Pero la democracia, treinta años después del bochorno del golpe de estado, padece de otra singular violencia que no se ataja con los mismos criterios de proporcionalidad a la hora de definirlo que el ya citado del terrorismo. Se trata de la violencia de género, la que mata a mujeres por el hecho de serlo, sin más culpa que la de vivir en el entorno de unos criminales que pasan por ser sus seres queridos.
Echo en falta un compromiso sincero y eficaz de las fuerzas políticas para responder a esta violencia feminicida que amenaza con convertirse en algo más que una costumbre, y que puede cegarnos hasta el punto de asimilarla como un hecho tan inevitable como las muertes por enfermedades graves.
Creo que la terrible cifra que podemos constatar a día de hoy – 13 mujeres asesinadas- obliga a los poderes públicos a un pacto de estado que, superando mezquinas disputas políticas, acometa con la autoridad moral que se merece la responsabilidad de frenar esta barbarie que nos humilla a todos como sociedad.

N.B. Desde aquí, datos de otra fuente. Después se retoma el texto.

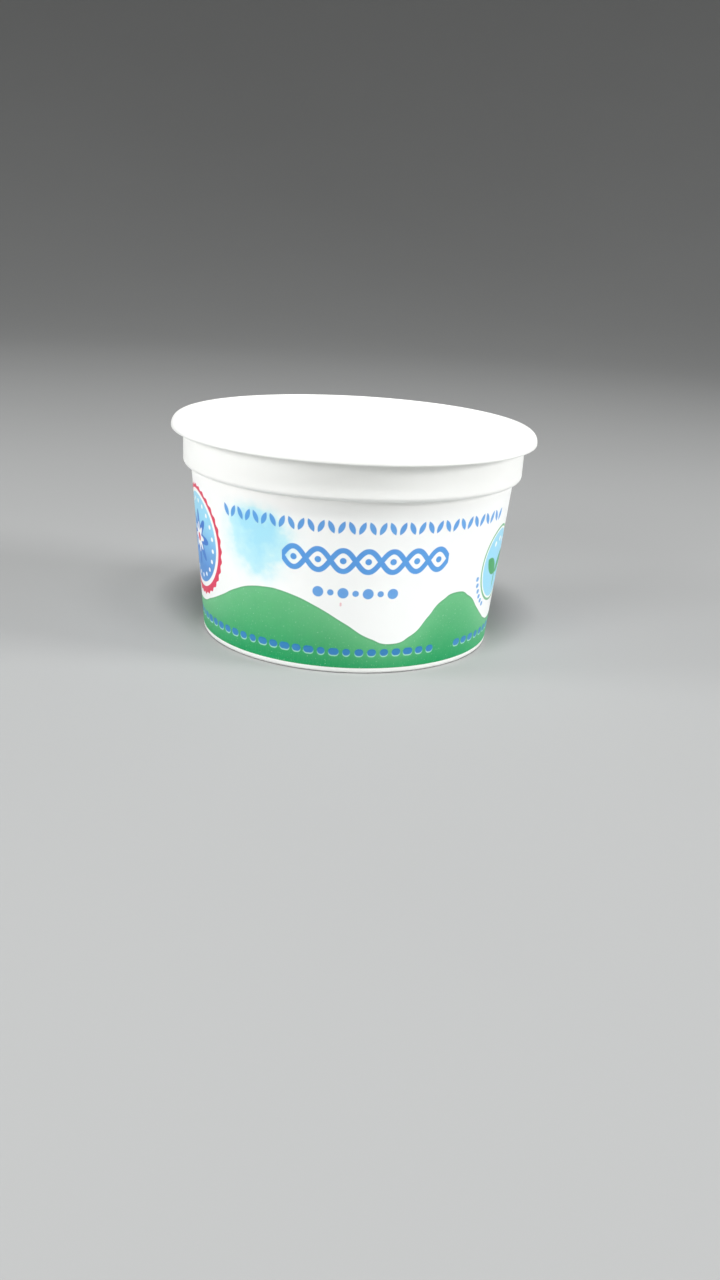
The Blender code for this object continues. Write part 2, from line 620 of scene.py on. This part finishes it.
# How strongly the crest's line shows, and the mottling of the hills: scale of the noise per
# millimetre, its detail, the values where it begins and is full, and its share
CREST_LINE_SHARE = 0.75
PATCHES = (0.35, 3.0, 0.35, 0.7, 0.08)
STREAKS = (1.0, 2.0, 0.4, 0.75, 0.10)
PINHOLES = (2.4, 1.0, 0.66, 0.76, 0.16)
# The streaks run upwards, because their noise is squeezed across and stretched up by these
STREAK_ACROSS, STREAK_UP = 3.0, 0.3


def mottled(tree, place, look, under, over):
    """The colour under, with patches of the colour over."""
    scale, detail, begin, full, share = look
    patches = noise(tree, place, scale, detail)
    return mix_colour(tree, between(tree, patches, begin, full) * share, under, over)


def lay_hills(stack, crest, foot, edge, white):
    """The green hills, a little mottled and with pinholes where the ink missed."""
    tree = stack.tree
    across, up = stack.wall
    cover, shade, crest_line = stack.shape(hills_group())
    place = flat_vector(tree, across, up)
    stretched = flat_vector(tree, across * STREAK_ACROSS, up * STREAK_UP)
    # Darker towards the foot: partly the print's gradient, partly painted shade near the floor
    green = mix_colour(tree, shade, crest, foot)
    green = mix_colour(tree, crest_line * CREST_LINE_SHARE, green, edge)
    green = mottled(tree, place, PATCHES, green, foot)
    green = mottled(tree, stretched, STREAKS, green, crest)
    green = mottled(tree, place, PINHOLES, green, white)
    stack.lay(cover, green)


def lay_rows(stack, mark, low_mark, low_edge):
    """The three blue rows on the white, and the row on the hills with its gap."""
    stack.lay(stack.shape(leaf_row_group(), *TOP_ROW.values()) * TOP_COVER, mark)
    stack.lay(stack.shape(twisted_ribbon_group(), *MAIN_ROW.values()) * MAIN_COVER, mark)
    stack.lay(stack.shape(dot_row_group(), *THIRD_ROW.values()) * THIRD_COVER, mark)
    dash_row = dash_row_group()
    kept = 1.0 - within(stack.tree, stack.wall[0], *LOW_ROW_GAP)
    lower = dict(LOW_ROW, Middle=LOW_ROW["Middle"] - LOW_ROW_SHIFT)
    stack.lay(stack.shape(dash_row, *lower.values()) * kept * LOW_EDGE_COVER, low_edge)
    stack.lay(stack.shape(dash_row, *LOW_ROW.values()) * kept * LOW_COVER, low_mark)


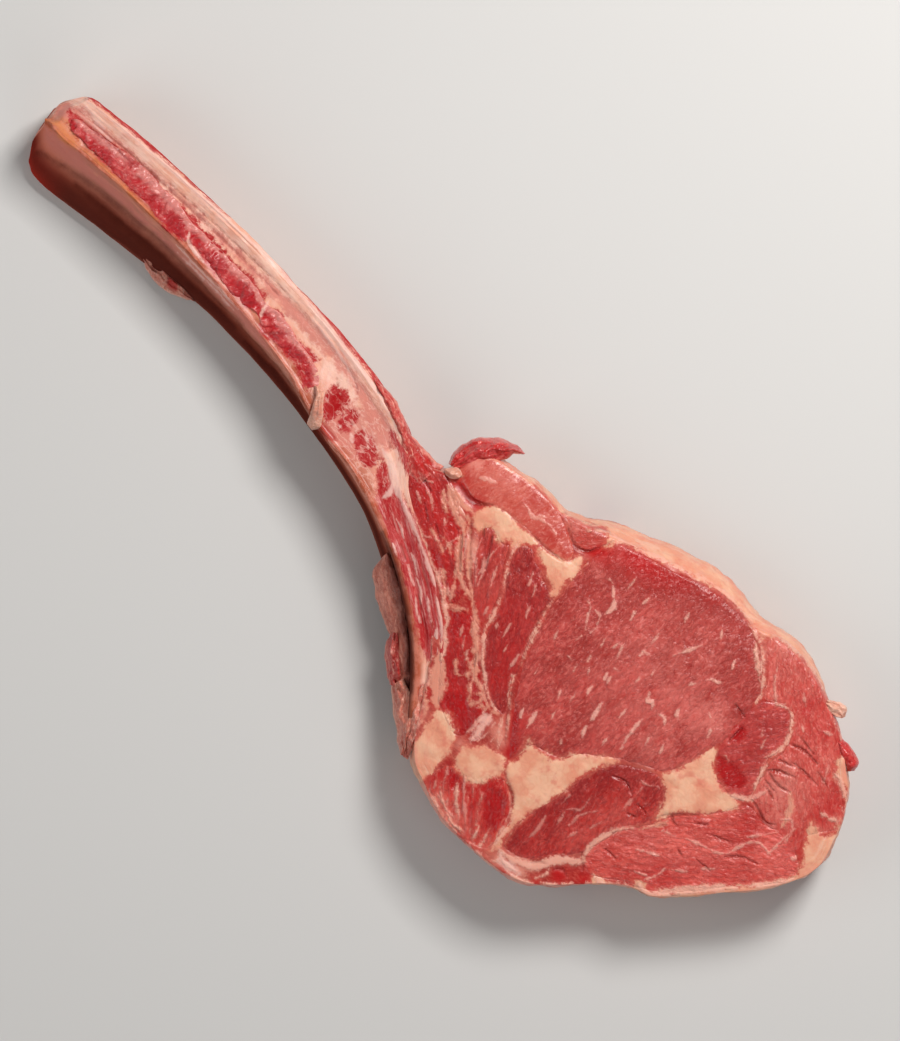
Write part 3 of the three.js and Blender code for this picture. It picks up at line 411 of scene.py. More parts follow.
# Soft round tone changes on the lean, (x, y, radius, strength). The pale spots near (7, 50), (150-165, 0-32) and
# (201-204, 26-34) are painted highlight where the wet lean shone; the rest are lighter tone.
faceSpots = {
    "dark": [
        (86, 58, 9, 0.55), (97, 62, 9, 0.8), (110, 66, 9, 1.1), (122, 70, 8, 0.8), (134, 73, 8, 0.6), (146, 70, 8, 0.5), (80, 40, 5, 0.75),
        (78, 33, 4, 0.6), (84, 50, 5, 0.5), (158, 62, 7, 0.35), (168, 41, 4.5, 0.9), (80, -12, 6, 0.3), (62, 18, 9, 0.3), (160, 52, 7, 0.25),
        (70, -12, 9, 0.35), (140, -20, 8, 0.6), (132, -50, 8, 0.5), (150, -8, 6, 0.6), (138, -35, 7, 0.5), (146, -12, 6, 0.4), (96, 8, 9, 0.2),
        (162, -14, 6, 0.3), (86, -66, 6, 0.5), (106, -60, 8, 0.6), (114, -70, 6, 0.4), (60, -28, 9, 0.5), (72, -42, 8, 0.7), (128, -64, 6, 0.4),
        (52, -20, 8, 0.4), (10, 20, 8, 0.4), (-4, 24, 6, 0.5), (32, 28, 5, 0.45), (46, 6, 7, 0.4), (180, 44, 8, 0.35), (112, -22, 7, 0.2),
        (186, 26, 7, 0.35), (160, -50, 6, 0.25), (215, -8, 9, 0.2), (228, -2, 7, 0.2), (176, 30, 4, 0.3), (122, 8, 8, 0.15), (229, 30, 5, 0.5),
        (34, -14, 6, 0.3), (218, 35, 6, 0.3), (66, 55, 4, 0.6), (20, 57, 4, 0.3), (12, 41, 5, 0.3), (200, 2, 6, 0.2), (170, -46, 7, 0.2),
    ],
    "pale": [
        (120, 38, 20, 0.3), (130, 12, 18, 0.3), (104, 8, 12, 0.12), (150, 26, 14, 0.35), (152, 2, 10, 0.4), (160, 32, 8, 0.6), (140, 50, 12, 0.2),
        (204, 26, 9, 0.6), (201, 34, 6, 0.3), (158, -28, 8, 0.5), (150, -48, 8, 0.45), (176, 68, 8, 0.2), (163, 75, 6, 0.6), (154, -36, 6, 0.3),
        (180, -30, 12, 0.25), (200, -16, 10, 0.2), (222, 2, 8, 0.4), (60, 60, 7, 0.5), (7, 50, 4, 0.9), (18, 52, 8, 0.4), (165, 30, 4, 0.5),
        (40, 48, 8, 0.2), (137, -77, 5, 1.0), (129, -79, 4, 0.8), (144, -78, 4, 0.6), (29, 21, 4, 0.8), (92, -33, 5, 0.9), (88, -77, 6, 0.8), (101, -80, 8, 1.0), (118, -81, 6, 0.6), (210, 16, 5, 0.4),
        (16, 12, 4, 0.4), (58, -14, 5, 0.35), (216, 24, 6, 0.3), (80, 48, 2.5, 0.7), (77, 60, 4, 0.5), (82, 61, 4, 0.35), (96, -36, 4, 0.6),
        (-10, 36, 4, 0.4), (-6, 34, 3, 0.4), (44, -19, 4, 0.5), (58, -60, 5, 0.7), (60, -50, 4, 0.4), (82, -50, 3, 0.6), (75, 52, 3, 0.4),
    ],
    "red": [
        (82, 62, 6, 0.8), (71, 66, 4, 0.8), (76, 60, 3, 0.8), (92, 66, 7, 0.9), (102, 66, 7, 0.7), (112, 70, 6, 0.6), (78, 54, 4, 0.6), (126, 74, 5, 0.4), (74, 57, 3, 0.8), (90, 62, 8, 0.3),
        (64, -34, 9, 0.8), (72, -40, 9, 0.9), (48, -14, 8, 0.8), (44, -9, 5, 0.8), (22, 4, 6, 0.9), (30, 1, 4, 0.8), (14, 16, 8, 0.7), (2, 22, 8, 0.7),
        (14, 30, 5, 0.5), (-6, 30, 6, 0.7), (48, 1, 5, 0.6), (60, 8, 8, 0.5), (70, -4, 8, 0.6), (76, -18, 7, 0.7), (95, -29, 6, 0.9), (101, -38, 4, 0.9),
        (110, -60, 9, 0.7), (90, -64, 7, 0.8), (84, -72, 5, 0.7), (104, -72, 8, 0.6), (182, 16, 6, 0.8), (175, 34, 3, 0.8), (190, 62, 9, 0.4),
        (226, 28, 5, 0.7), (228, 36, 6, 0.5), (222, 12, 6, 0.4), (218, 57, 5, 0.9), (203, 56, 7, 0.5), (153.4, -67.4, 4, 1.3), (164, -61, 5, 1.0), (147, -76, 3, 1.0),
        (134, -79.6, 5, 0.9), (115, -82, 8, 0.7), (4, 40, 5, 0.8), (20, 36, 4, 0.9), (72, 53, 3, 0.9), (64, 58, 5, 0.5), (34, 4, 4, 0.7), (40, 36, 3, 0.5),
        (196, -40, 8, 0.5), (212, -24, 8, 0.5), (184, -46, 6, 0.5), (230, 10, 5, 0.5), (205, 5, 6, 0.5), (188, -36, 6, 0.4), (36, 26, 4, 0.4),
    ],
}


# Every mark on the cut face at the given places: lines and patches as distances in mm, spots as strengths, and
# the distance in from the slice's outline.
def faceMarks(x, y):
    marks = {name: lineField(x, y, lines) for name, lines in faceLines.items()}
    marks.update({name: patchField(x, y, patches) for name, patches in facePatches.items()})
    marks.update({name: spotField(x, y, spots) for name, spots in faceSpots.items()})
    marks["edge"] = np.minimum(-outlineField(x, y, sliceLoop[::2]), 20)
    return marks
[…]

Así pues, políticos y organizaciones sociales, la administración territorial y la Justicia deberían actuar ya sobre bases sólidas para hacer el trabajo que les corresponde en defensa de las mujeres en peligro y de los valores de una sociedad que merece algo más que esta insoportable asistencia al drama del crimen y el horror que amenaza con ser el mayor cuentagotas de asesinatos de este tiempo.